1. Energy (heating value, calorific content): As stated before, the AFC Flow Computers use the methods and values given in AGA 8 (1992) Appendix C.4 to calculate molar heating value. This calculation is fundamentally identical to that of ISO-6976, with these caveats:

 (a) There is some minor variation between the two Standards in some of the numerical values, specifically the pure-component enthalpies at 25C. Such numerical properties of pure components must be determined by careful measurement and are expected to be revised from time to time as newer experimental results are accepted as Standard.

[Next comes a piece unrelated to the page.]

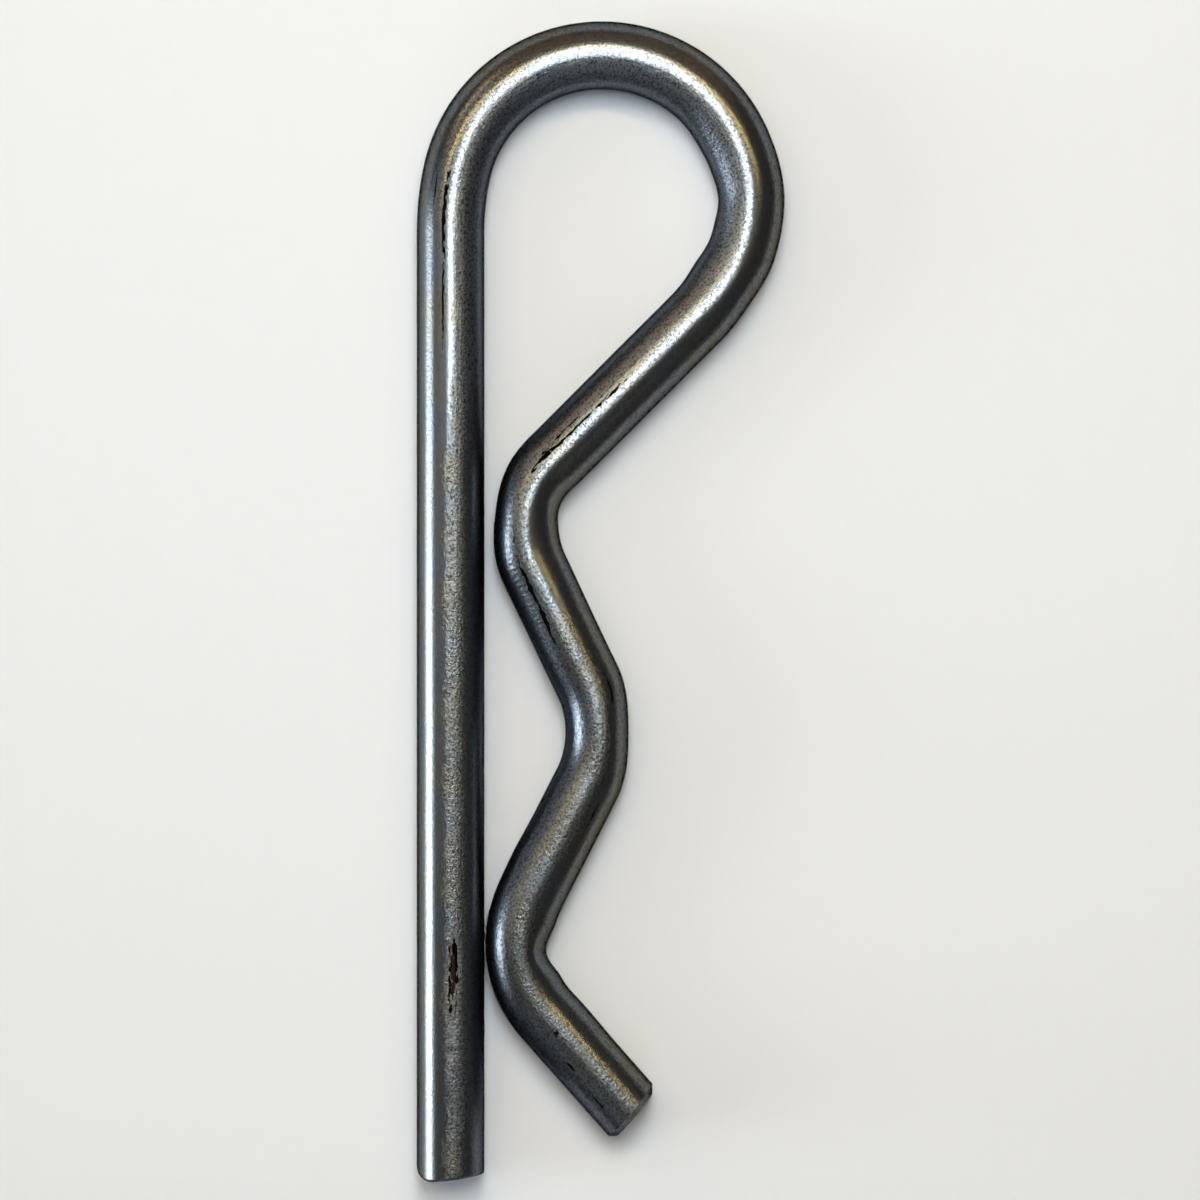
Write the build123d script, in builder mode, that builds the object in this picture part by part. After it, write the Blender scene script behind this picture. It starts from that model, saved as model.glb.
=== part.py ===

 (b) ISO recommends selecting the pure-component enthalpies from the tabulated column that corresponds to the user's selected reference temperature, but states that these values were calculated from the 25C values using one or another method (references given), often involving a polynomial expression of Cp (specific heat at constant pressure) as a function of temperature. ISO's reason for giving tabulated values instead of computation procedure is to simplify the calculations that the user must perform and avoid the need for machine computation (programmed computer). On the other hand, AGA 8 lists the coefficients of a second-degree (order 2, quadratic) polynomial for Cp over temperature, and the ProSoft AFC Flow Computers implement the programmed-computer method We do not yet know which, if any, of the ISO calculation references the values in AGA 8 are derived from, but ISO states that there is no significant difference among any of their several referenced methods over the temperature range 0C to 25C, which is the range of reference temperature permitted by the ProSoft AFC Flow Computers. The advantage of AGA 8's method is that the user can choose any reference temperature between 0C and 25C instead of being limited to a choice among four specific values (though these four values cover the vast majority of all choices for metric reference temperature, and an appendix gives the enthalpies for the fifth temperature of 60F.)

 (c) Besides heating value on a molar basis, the AFC also calculates it on both a mass and a volume basis. All three values are characteristic of the fluid, depending only on component analysis and reference temperature (volume depends also on reference pressure); calculations thereof are identical to those specified by ISO (other than units conversion), except for the real-gas density used for the volume calculation (see 2 next). Energy accumulations and flow rates are calculated by multiplying the appropriate characteristic value with the increment or flow rate of the primary input (mass or volume) scaled as necessary for units of representation.

2. Density and Compressibility (compression factor):

These values are calculated according to AGA 8 (1992) Detail Characterization Method, and not according to the much simpler method of the ISO Standard (which seems to be very similar to that of pre-1992 AGA 8). ISO's rationale for using the older method is to "enable tractable calculations to be made without necessitating machine computation" One would expect therefore that greater accuracy can be obtained by using AGA 8, and this expectation is supported by the fact that the compressibilities tabulated in ISO-6976 are to only 4 digits for the major components of natural gas and to 3 digits for the less common components; the "summation factors" used in the ISO calculation are derived from those values, so the uncertainty in the resulting compressibility will be relatively high regardless of accuracy. Furthermore, ISO lists values only for three common metric reference temperatures (excluding even 60F) while AGA 8 permits computation for any reasonable reference temperature, as described in 1(b) above. The only clear advantage of ISO-6976 over AGA 8 is the greatly expanded list of pure components.

 

3. Wobbe index:

 This is not calculated by ProSoft AFC flow computers.